TIDE/DATE 9/21/2019 9/22/2019 9/23/2019 9/24/2019 9/25/2019

LM Tide 1.52m 1.46m 1.34m 1.45m 1.55m

GGB Tide 1.55m 1.38m 1.25m 1.42m 1.61m

Step Fiver: Reporting Your Results Reporting Data: Data is a word that is actually the plural of datum, in here we say things like “These data suggest…” It is hard to remember, even for scientists, but we’ll try. Let’s look more closely at our data.

 What values are you graphing?

 Which one is dependent on the other one? Think of it this way:

 The water level was dependent on the date you were at the lake, but the date is not dependent upon the water level.

 That makes the date the independent variable (X axis) and the water level the dependent variable (Y axis).

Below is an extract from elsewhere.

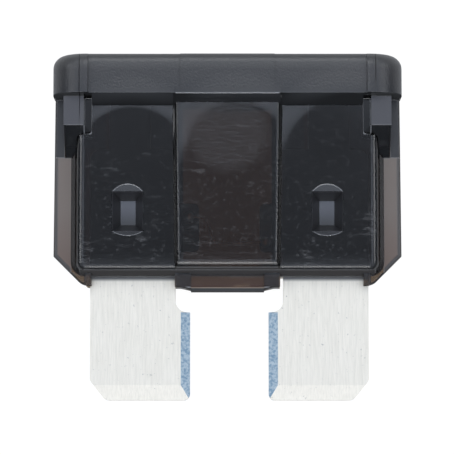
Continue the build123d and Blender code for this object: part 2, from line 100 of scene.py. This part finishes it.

 When you are presenting information about a graph to a group, make sure to explain the axes before you start talking about the graph.

Label the graph and the axes:

 Let’s start with the date. Putting a date that corresponds to each line is okay, be sure you space them out so you use the whole X-axis.

 Now, look at the tide height. What we want to do is see the range of heights from 0 to the highest tide level. Count the number of lines we have on the graph. Divide the highest tide height by the number of lines and that is the interval you want to use, but try not to use fractions.